Advanced Television

AT&T hits DirecTV with class action

September 17, 2019

By Chris Forrester

AT&T shareholders, complaining that telco giant AT&T artificially “faked” inflated subscriber numbers, have filed a class Action. Also named in the Action is Jeff Bewkes, Time Warner’s CEO.

The action was filed in the Southern District of New York with various individual plaintiffs and pension funds, and demanding a jury trial. The Action centres on the July 2015 acquisition of DirecTV, and the subsequent registration and prospectus of its June 2018 $108 billion merger with Time Warner.

In essence, it is the shift from the conventional DirecTV pay-TV model to the lower-priced ‘NOW’ service that has created the action, and aggrieved its shareholders.  The action argues that AT&T falsely described DirecTV as a fast-growing product when the company knew that subscribers were in dcecline.

The filing states: “This deal put AT&T in a tenuous position as the world’s largest paid-TV provider, despite knowing this was “a business . . . in decline,” given the broad trend of declining subscriptions for traditional paid-TV (i.e., ‘cord cutting’).”

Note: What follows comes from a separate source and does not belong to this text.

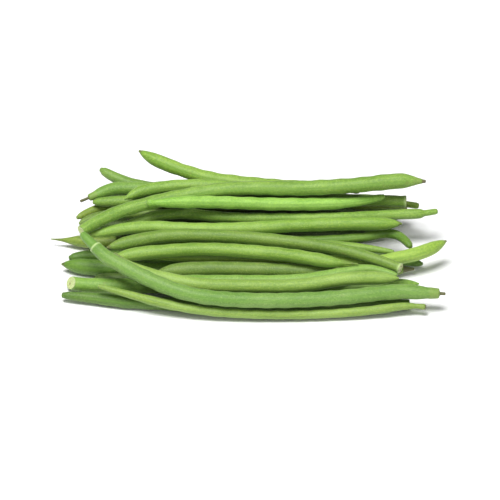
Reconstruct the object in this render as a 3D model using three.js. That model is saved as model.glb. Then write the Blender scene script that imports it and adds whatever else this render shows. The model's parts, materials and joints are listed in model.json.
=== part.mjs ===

Subsequently, AT&T launched DirecTV NOW and said that “this ‘exciting product’ which would launch in Q4’16 with ‘100 plus channels at a very, very aggressive price point,’ low capital requirements, and reasonable profit margins. By mid-September 2016, news outlets were reporting that AT&T had plans for DirecTV Now to be its primary video platform.”

The action states that AT&T salespeople deliberately created false e-mail accounts, and created imaginary accounts to help boost subscriber numbers.